The victims of Harvey became more than a bucket to put my spare change in. They became real.

They became real as I watched pieces of damp, mold-covered drywall float to the ground and join the pile of remains on the bare floor of the house a 20-year-old had lived in her whole life. As I watched a 10-year-old boy walk into his room, now just slats of wood surrounded by a few puddles, in plastic-bag-covered shoes. As I took a sledgehammer to a family’s kitchen cabinets and watched puddles of Harvey’s water escape from the bottom- two weeks after the hurricane hit. As I lifted a soggy cross from a family’s shelf and cringed as I placed it into the pile of the rest of their mold-infested belongings on the curb.

I could not understand how the people could still stand there. How they didn’t collapse onto the puddles on their bare floors amongst the rubble of their walls and the ten-foot tall pile of their belongings on the curb.
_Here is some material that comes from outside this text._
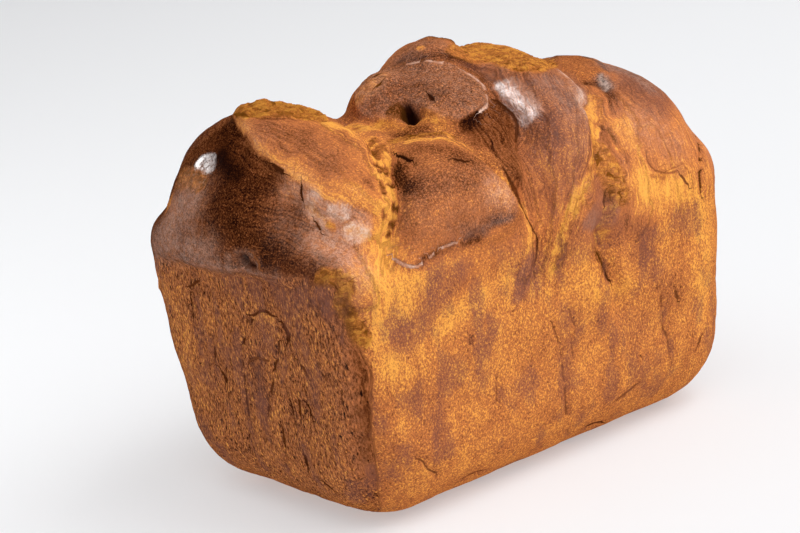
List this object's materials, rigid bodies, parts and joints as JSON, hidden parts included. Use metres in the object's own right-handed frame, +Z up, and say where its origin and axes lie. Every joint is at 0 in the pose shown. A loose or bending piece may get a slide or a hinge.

Harvey appeared just as destructive up close as it had through twitter and television.

But the good in the world does not appear on the news.

The good in the world appears, quietly, in the lives of the people hurt by tragedy. In Houston, it appeared in the form of volunteers coming to save families from the invisible dangers in their flooded houses. It came in the form of neighbors handing out cold bottles of water and free lunches to those volunteers. It came in the form of people coming together for a greater cause.

The good in the world appears on a smaller scale all around us too. It appears when the people around us help us fight our silent battles. It happens when a stranger compliments another or a friend reaches out to another friend at just the right time or when a teacher takes a moment out of her day to motivate a student. It happens when people look outside of themselves and try to see the bigger picture of people without knowing the bigger picture.

There is good in the world. We just have to look for it.